→ Exercise directions
Give the listing again in full, exactly as written.

→ Data
——

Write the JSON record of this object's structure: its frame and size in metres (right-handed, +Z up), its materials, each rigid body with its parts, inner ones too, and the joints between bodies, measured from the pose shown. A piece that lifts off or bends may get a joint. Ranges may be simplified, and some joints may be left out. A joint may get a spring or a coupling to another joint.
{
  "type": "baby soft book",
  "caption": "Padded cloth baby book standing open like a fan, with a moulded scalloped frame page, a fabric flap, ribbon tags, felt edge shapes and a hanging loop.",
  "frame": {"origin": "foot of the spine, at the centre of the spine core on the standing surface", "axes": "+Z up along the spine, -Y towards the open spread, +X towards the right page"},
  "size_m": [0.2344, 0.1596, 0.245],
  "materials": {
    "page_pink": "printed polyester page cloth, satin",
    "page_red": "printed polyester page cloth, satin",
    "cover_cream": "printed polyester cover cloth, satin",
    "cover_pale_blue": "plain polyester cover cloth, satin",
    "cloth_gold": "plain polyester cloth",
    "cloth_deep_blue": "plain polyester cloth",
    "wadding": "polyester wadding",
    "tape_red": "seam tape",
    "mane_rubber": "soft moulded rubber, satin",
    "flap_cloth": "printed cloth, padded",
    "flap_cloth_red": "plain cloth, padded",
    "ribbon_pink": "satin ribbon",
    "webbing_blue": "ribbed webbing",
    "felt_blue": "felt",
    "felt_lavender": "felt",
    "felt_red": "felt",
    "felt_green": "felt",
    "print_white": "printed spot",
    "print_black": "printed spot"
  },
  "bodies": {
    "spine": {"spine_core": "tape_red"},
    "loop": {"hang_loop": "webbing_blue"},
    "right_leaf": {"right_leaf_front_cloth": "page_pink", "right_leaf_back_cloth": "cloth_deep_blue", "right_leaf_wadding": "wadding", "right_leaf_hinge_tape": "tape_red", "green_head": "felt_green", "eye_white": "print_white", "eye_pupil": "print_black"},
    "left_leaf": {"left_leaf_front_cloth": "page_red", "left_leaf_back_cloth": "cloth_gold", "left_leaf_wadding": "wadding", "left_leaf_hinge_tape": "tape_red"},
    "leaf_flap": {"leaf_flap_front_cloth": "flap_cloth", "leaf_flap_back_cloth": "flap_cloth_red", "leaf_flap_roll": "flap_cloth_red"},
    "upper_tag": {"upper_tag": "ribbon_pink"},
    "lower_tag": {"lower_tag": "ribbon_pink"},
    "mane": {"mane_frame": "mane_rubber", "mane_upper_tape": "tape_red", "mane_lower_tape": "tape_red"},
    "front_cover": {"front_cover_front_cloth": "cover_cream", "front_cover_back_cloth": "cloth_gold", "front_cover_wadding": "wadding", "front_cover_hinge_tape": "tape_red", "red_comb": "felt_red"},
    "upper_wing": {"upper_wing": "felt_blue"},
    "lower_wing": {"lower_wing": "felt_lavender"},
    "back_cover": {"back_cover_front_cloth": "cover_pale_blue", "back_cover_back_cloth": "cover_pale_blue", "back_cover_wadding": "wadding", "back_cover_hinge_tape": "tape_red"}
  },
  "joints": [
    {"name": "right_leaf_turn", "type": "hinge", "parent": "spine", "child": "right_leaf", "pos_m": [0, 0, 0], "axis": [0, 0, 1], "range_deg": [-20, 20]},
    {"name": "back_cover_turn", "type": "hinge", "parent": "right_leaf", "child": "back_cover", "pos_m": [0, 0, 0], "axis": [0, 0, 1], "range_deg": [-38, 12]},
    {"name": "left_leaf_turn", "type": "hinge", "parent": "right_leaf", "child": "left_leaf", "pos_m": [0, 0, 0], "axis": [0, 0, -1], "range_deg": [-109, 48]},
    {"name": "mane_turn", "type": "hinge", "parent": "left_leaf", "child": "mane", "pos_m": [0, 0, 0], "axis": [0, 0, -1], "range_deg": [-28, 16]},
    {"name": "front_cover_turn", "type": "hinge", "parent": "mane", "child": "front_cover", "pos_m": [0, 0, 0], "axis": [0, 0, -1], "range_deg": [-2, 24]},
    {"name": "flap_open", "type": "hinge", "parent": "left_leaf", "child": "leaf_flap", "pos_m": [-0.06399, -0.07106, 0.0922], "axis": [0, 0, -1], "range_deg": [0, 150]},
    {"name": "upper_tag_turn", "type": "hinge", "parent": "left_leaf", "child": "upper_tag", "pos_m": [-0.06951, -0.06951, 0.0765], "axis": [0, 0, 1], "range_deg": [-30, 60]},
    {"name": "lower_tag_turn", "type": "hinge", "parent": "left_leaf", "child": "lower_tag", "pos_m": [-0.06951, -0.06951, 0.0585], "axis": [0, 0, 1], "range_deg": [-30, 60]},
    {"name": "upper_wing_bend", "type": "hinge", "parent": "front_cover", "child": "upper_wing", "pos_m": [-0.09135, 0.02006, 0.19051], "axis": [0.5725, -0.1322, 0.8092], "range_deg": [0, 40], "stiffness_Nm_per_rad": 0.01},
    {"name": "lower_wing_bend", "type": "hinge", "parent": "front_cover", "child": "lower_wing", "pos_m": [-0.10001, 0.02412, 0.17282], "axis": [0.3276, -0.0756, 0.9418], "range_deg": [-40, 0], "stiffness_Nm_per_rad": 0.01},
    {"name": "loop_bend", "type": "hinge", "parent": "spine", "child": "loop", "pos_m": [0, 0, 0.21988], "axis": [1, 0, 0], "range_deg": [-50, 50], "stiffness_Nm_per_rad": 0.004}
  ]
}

——

→ Task output
Write the JSON record of this object's structure: its frame and size in metres (right-handed, +Z up), its materials, each rigid body with its parts, inner ones too, and the joints between bodies, measured from the pose shown. A piece that lifts off or bends may get a joint. Ranges may be simplified, and some joints may be left out. A joint may get a spring or a coupling to another joint.
{
  "type": "baby soft book",
  "caption": "Padded cloth baby book standing open like a fan, with a moulded scalloped frame page, a fabric flap, ribbon tags, felt edge shapes and a hanging loop.",
  "frame": {"origin": "foot of the spine, at the centre of the spine core on the standing surface", "axes": "+Z up along the spine, -Y towards the open spread, +X towards the right page"},
  "size_m": [0.2344, 0.1596, 0.245],
  "materials": {
    "page_pink": "printed polyester page cloth, satin",
    "page_red": "printed polyester page cloth, satin",
    "cover_cream": "printed polyester cover cloth, satin",
    "cover_pale_blue": "plain polyester cover cloth, satin",
    "cloth_gold": "plain polyester cloth",
    "cloth_deep_blue": "plain polyester cloth",
    "wadding": "polyester wadding",
    "tape_red": "seam tape",
    "mane_rubber": "soft moulded rubber, satin",
    "flap_cloth": "printed cloth, padded",
    "flap_cloth_red": "plain cloth, padded",
    "ribbon_pink": "satin ribbon",
    "webbing_blue": "ribbed webbing",
    "felt_blue": "felt",
    "felt_lavender": "felt",
    "felt_red": "felt",
    "felt_green": "felt",
    "print_white": "printed spot",
    "print_black": "printed spot"
  },
  "bodies": {
    "spine": {"spine_core": "tape_red"},
    "loop": {"hang_loop": "webbing_blue"},
    "right_leaf": {"right_leaf_front_cloth": "page_pink", "right_leaf_back_cloth": "cloth_deep_blue", "right_leaf_wadding": "wadding", "right_leaf_hinge_tape": "tape_red", "green_head": "felt_green", "eye_white": "print_white", "eye_pupil": "print_black"},
    "left_leaf": {"left_leaf_front_cloth": "page_red", "left_leaf_back_cloth": "cloth_gold", "left_leaf_wadding": "wadding", "left_leaf_hinge_tape": "tape_red"},
    "leaf_flap": {"leaf_flap_front_cloth": "flap_cloth", "leaf_flap_back_cloth": "flap_cloth_red", "leaf_flap_roll": "flap_cloth_red"},
    "upper_tag": {"upper_tag": "ribbon_pink"},
    "lower_tag": {"lower_tag": "ribbon_pink"},
    "mane": {"mane_frame": "mane_rubber", "mane_upper_tape": "tape_red", "mane_lower_tape": "tape_red"},
    "front_cover": {"front_cover_front_cloth": "cover_cream", "front_cover_back_cloth": "cloth_gold", "front_cover_wadding": "wadding", "front_cover_hinge_tape": "tape_red", "red_comb": "felt_red"},
    "upper_wing": {"upper_wing": "felt_blue"},
    "lower_wing": {"lower_wing": "felt_lavender"},
    "back_cover": {"back_cover_front_cloth": "cover_pale_blue", "back_cover_back_cloth": "cover_pale_blue", "back_cover_wadding": "wadding", "back_cover_hinge_tape": "tape_red"}
  },
  "joints": [
    {"name": "right_leaf_turn", "type": "hinge", "parent": "spine", "child": "right_leaf", "pos_m": [0, 0, 0], "axis": [0, 0, 1], "range_deg": [-20, 20]},
    {"name": "back_cover_turn", "type": "hinge", "parent": "right_leaf", "child": "back_cover", "pos_m": [0, 0, 0], "axis": [0, 0, 1], "range_deg": [-38, 12]},
    {"name": "left_leaf_turn", "type": "hinge", "parent": "right_leaf", "child": "left_leaf", "pos_m": [0, 0, 0], "axis": [0, 0, -1], "range_deg": [-109, 48]},
    {"name": "mane_turn", "type": "hinge", "parent": "left_leaf", "child": "mane", "pos_m": [0, 0, 0], "axis": [0, 0, -1], "range_deg": [-28, 16]},
    {"name": "front_cover_turn", "type": "hinge", "parent": "mane", "child": "front_cover", "pos_m": [0, 0, 0], "axis": [0, 0, -1], "range_deg": [-2, 24]},
    {"name": "flap_open", "type": "hinge", "parent": "left_leaf", "child": "leaf_flap", "pos_m": [-0.06399, -0.07106, 0.0922], "axis": [0, 0, -1], "range_deg": [0, 150]},
    {"name": "upper_tag_turn", "type": "hinge", "parent": "left_leaf", "child": "upper_tag", "pos_m": [-0.06951, -0.06951, 0.0765], "axis": [0, 0, 1], "range_deg": [-30, 60]},
    {"name": "lower_tag_turn", "type": "hinge", "parent": "left_leaf", "child": "lower_tag", "pos_m": [-0.06951, -0.06951, 0.0585], "axis": [0, 0, 1], "range_deg": [-30, 60]},
    {"name": "upper_wing_bend", "type": "hinge", "parent": "front_cover", "child": "upper_wing", "pos_m": [-0.09135, 0.02006, 0.19051], "axis": [0.5725, -0.1322, 0.8092], "range_deg": [0, 40], "stiffness_Nm_per_rad": 0.01},
    {"name": "lower_wing_bend", "type": "hinge", "parent": "front_cover", "child": "lower_wing", "pos_m": [-0.10001, 0.02412, 0.17282], "axis": [0.3276, -0.0756, 0.9418], "range_deg": [-40, 0], "stiffness_Nm_per_rad": 0.01},
    {"name": "loop_bend", "type": "hinge", "parent": "spine", "child": "loop", "pos_m": [0, 0, 0.21988], "axis": [1, 0, 0], "range_deg": [-50, 50], "stiffness_Nm_per_rad": 0.004}
  ]
}